**OBJECTIVE**
Filter the entries that follow, copying every line in which the word "scene" appears.

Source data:
>>>>>

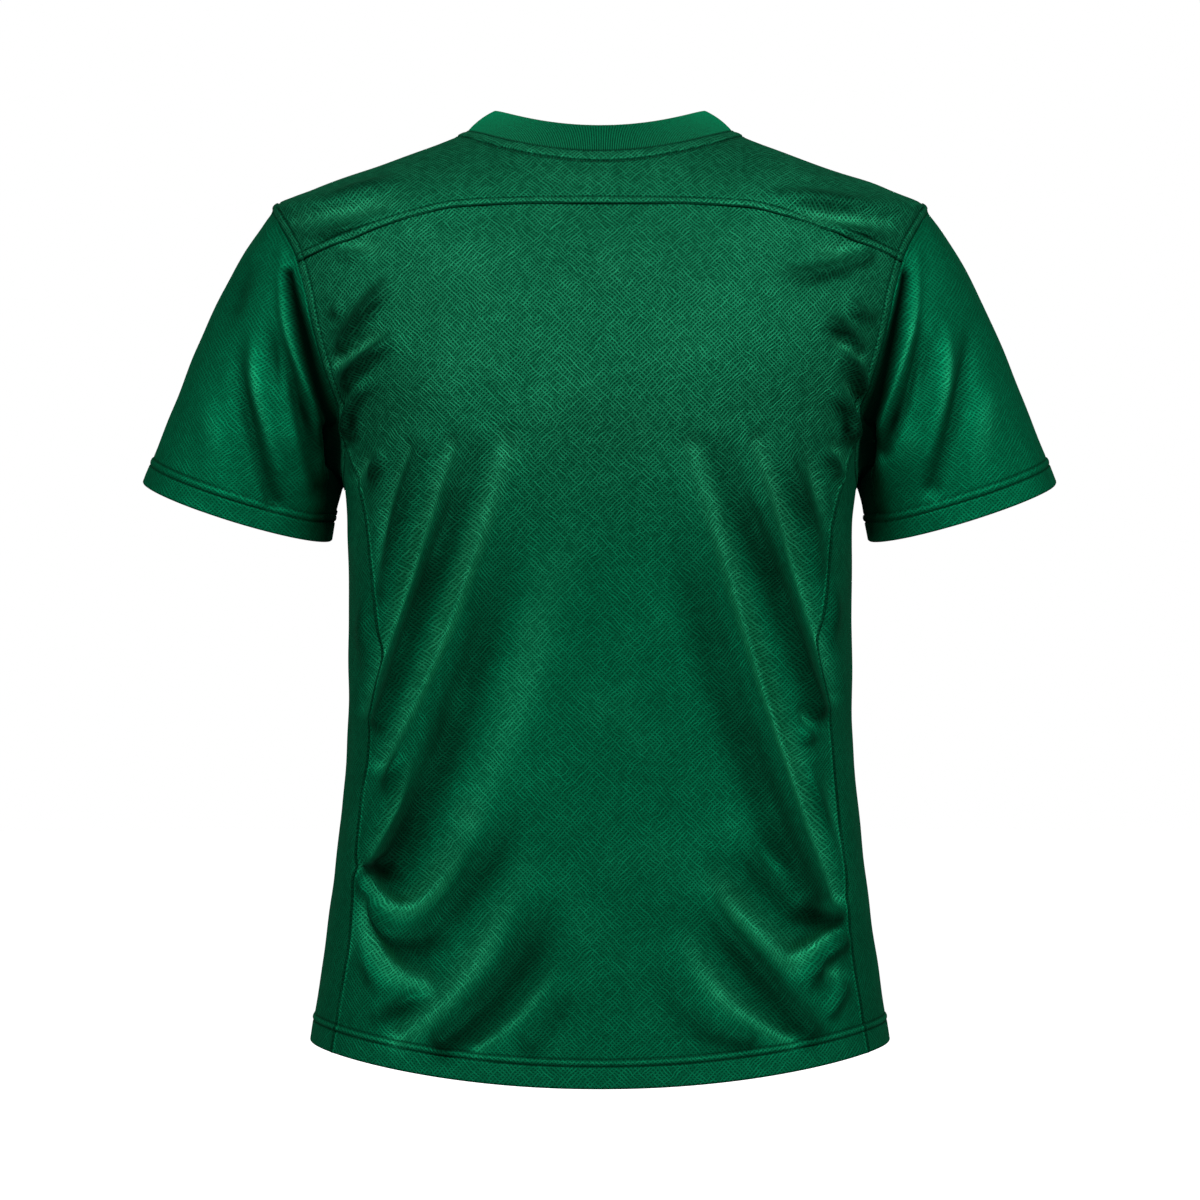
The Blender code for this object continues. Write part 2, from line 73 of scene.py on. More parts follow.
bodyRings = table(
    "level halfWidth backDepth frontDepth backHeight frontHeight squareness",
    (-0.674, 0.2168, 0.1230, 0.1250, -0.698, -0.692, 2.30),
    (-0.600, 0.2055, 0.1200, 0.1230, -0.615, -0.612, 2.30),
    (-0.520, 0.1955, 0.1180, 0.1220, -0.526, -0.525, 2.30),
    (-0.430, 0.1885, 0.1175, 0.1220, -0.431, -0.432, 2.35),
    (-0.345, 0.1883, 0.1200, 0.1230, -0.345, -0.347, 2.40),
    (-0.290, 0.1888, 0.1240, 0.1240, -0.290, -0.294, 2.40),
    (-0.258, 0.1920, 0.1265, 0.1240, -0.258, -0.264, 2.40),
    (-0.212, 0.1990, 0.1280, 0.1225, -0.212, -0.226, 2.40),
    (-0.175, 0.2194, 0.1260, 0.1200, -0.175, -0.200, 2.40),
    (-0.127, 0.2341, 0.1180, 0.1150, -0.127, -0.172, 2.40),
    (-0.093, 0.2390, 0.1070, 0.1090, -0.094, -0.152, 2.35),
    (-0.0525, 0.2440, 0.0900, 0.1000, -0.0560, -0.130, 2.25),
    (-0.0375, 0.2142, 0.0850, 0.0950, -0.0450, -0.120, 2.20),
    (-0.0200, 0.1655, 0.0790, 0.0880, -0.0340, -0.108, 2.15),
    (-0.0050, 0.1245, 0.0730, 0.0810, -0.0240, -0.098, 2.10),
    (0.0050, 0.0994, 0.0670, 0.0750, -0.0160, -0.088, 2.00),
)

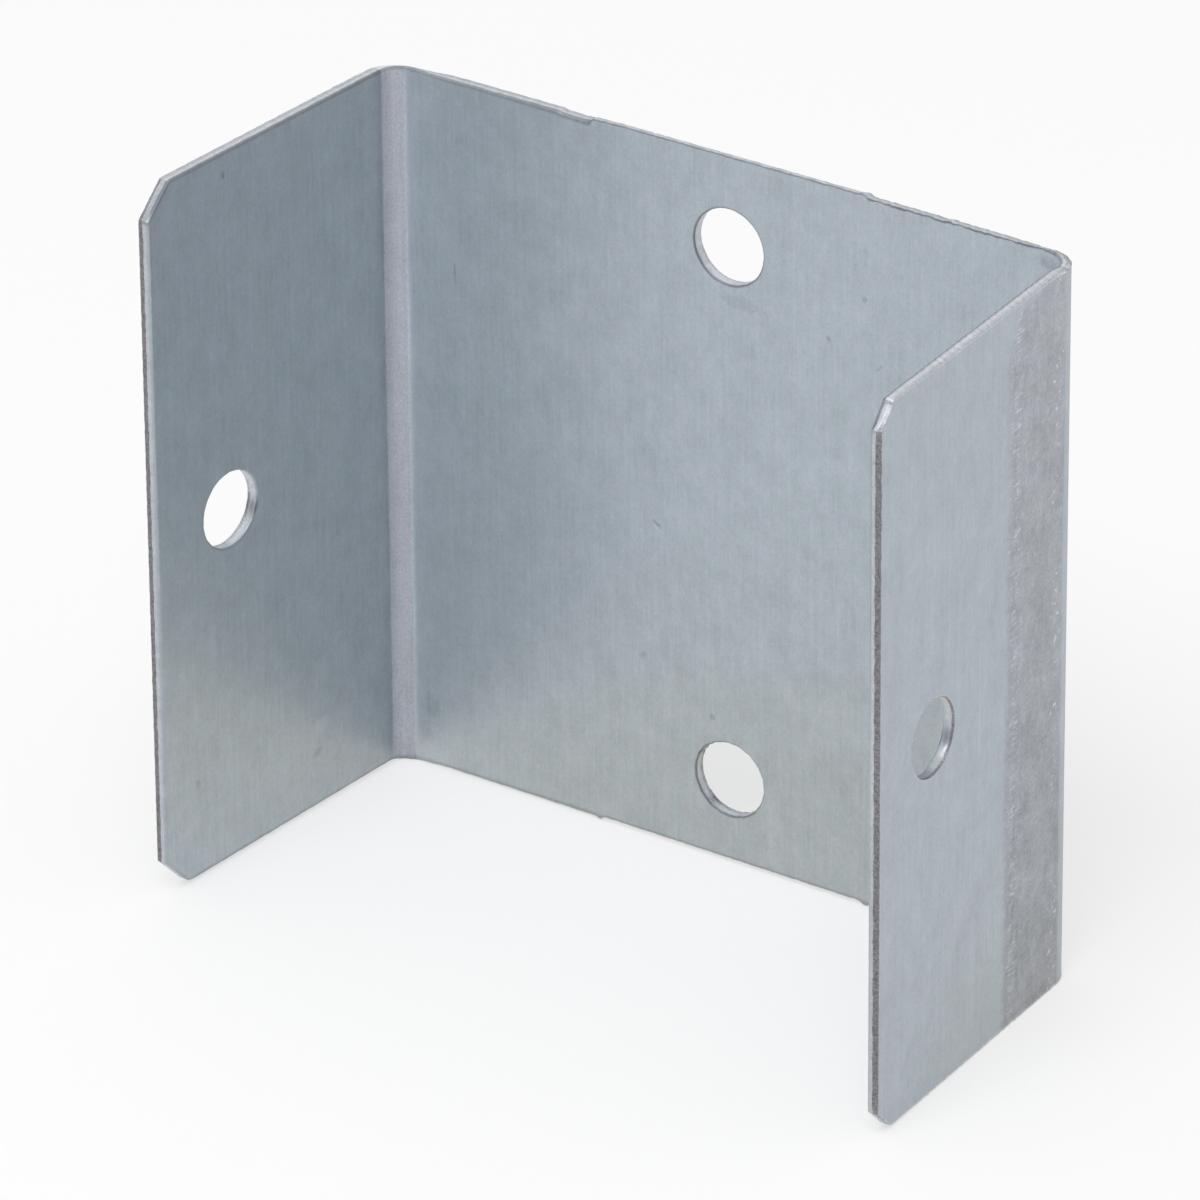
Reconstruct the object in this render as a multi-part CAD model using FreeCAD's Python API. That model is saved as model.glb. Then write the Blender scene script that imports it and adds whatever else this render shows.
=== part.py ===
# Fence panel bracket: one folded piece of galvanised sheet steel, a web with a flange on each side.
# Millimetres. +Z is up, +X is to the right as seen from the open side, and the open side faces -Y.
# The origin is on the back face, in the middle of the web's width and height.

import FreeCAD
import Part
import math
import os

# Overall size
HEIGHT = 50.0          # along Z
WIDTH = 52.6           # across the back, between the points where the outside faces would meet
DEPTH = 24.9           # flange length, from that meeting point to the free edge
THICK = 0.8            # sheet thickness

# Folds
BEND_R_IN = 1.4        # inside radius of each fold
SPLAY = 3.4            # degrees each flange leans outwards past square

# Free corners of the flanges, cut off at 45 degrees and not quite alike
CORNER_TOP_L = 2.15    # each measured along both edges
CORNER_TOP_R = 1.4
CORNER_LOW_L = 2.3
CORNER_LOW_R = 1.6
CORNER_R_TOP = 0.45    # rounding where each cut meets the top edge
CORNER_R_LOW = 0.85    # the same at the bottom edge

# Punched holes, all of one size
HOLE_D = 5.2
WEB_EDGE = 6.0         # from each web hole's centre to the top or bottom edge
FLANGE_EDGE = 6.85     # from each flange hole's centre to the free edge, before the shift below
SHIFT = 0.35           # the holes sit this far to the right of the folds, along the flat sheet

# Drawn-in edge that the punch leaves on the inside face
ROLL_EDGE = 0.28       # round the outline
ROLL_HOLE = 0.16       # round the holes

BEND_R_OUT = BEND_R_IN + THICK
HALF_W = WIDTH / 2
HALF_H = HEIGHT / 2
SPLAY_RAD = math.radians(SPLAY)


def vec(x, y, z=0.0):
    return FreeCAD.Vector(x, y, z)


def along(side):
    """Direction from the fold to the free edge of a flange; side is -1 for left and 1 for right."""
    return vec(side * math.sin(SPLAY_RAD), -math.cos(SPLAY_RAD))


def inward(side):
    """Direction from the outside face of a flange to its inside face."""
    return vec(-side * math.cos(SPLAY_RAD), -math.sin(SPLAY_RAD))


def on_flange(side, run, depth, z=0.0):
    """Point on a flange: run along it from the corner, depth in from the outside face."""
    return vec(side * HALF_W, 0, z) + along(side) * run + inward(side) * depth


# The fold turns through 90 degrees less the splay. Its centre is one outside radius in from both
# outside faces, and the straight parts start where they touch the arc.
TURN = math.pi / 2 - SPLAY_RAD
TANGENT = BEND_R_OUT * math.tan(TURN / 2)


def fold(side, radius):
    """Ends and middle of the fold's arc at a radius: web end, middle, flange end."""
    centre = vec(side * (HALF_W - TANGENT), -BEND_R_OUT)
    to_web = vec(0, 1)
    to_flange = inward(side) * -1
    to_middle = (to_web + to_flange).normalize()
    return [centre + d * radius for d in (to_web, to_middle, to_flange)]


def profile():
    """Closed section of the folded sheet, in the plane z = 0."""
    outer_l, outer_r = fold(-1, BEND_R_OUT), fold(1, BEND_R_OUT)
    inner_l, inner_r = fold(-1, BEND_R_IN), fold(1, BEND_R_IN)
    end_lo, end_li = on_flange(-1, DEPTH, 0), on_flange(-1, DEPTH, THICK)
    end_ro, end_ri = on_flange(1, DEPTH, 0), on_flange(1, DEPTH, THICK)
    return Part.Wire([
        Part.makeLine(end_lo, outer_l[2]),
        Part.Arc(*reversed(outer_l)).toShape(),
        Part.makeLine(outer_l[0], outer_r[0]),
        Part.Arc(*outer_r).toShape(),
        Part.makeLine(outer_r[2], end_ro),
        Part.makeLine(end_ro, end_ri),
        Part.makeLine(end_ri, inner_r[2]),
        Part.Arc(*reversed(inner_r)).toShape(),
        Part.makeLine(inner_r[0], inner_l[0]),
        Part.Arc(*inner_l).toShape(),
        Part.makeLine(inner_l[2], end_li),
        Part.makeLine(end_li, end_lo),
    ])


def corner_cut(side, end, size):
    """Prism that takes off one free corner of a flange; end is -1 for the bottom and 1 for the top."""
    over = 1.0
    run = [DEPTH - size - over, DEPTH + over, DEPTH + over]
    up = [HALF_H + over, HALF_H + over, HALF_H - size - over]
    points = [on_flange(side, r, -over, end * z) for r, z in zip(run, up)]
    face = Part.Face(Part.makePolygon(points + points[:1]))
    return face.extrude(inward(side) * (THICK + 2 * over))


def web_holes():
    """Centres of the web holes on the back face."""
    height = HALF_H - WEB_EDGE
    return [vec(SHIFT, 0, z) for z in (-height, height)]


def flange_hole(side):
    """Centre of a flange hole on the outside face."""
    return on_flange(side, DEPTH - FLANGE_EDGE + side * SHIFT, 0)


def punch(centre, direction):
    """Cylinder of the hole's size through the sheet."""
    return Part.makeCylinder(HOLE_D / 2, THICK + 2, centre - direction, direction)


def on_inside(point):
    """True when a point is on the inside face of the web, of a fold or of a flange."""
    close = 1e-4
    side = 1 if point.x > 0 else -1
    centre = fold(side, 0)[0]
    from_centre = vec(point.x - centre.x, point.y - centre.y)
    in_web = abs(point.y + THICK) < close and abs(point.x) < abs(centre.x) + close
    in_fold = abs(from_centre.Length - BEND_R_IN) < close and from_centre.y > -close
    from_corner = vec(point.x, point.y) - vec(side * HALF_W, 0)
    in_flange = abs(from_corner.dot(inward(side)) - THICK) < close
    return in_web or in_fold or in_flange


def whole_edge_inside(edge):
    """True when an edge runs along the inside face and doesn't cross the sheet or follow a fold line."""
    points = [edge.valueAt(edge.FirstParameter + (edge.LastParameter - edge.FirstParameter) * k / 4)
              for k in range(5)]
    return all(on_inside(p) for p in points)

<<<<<

**RIGHT ANSWER**
The Blender code for this object continues. Write part 2, from line 73 of scene.py on. More parts follow.
Reconstruct the object in this render as a multi-part CAD model using FreeCAD's Python API. That model is saved as model.glb. Then write the Blender scene script that imports it and adds whatever else this render shows.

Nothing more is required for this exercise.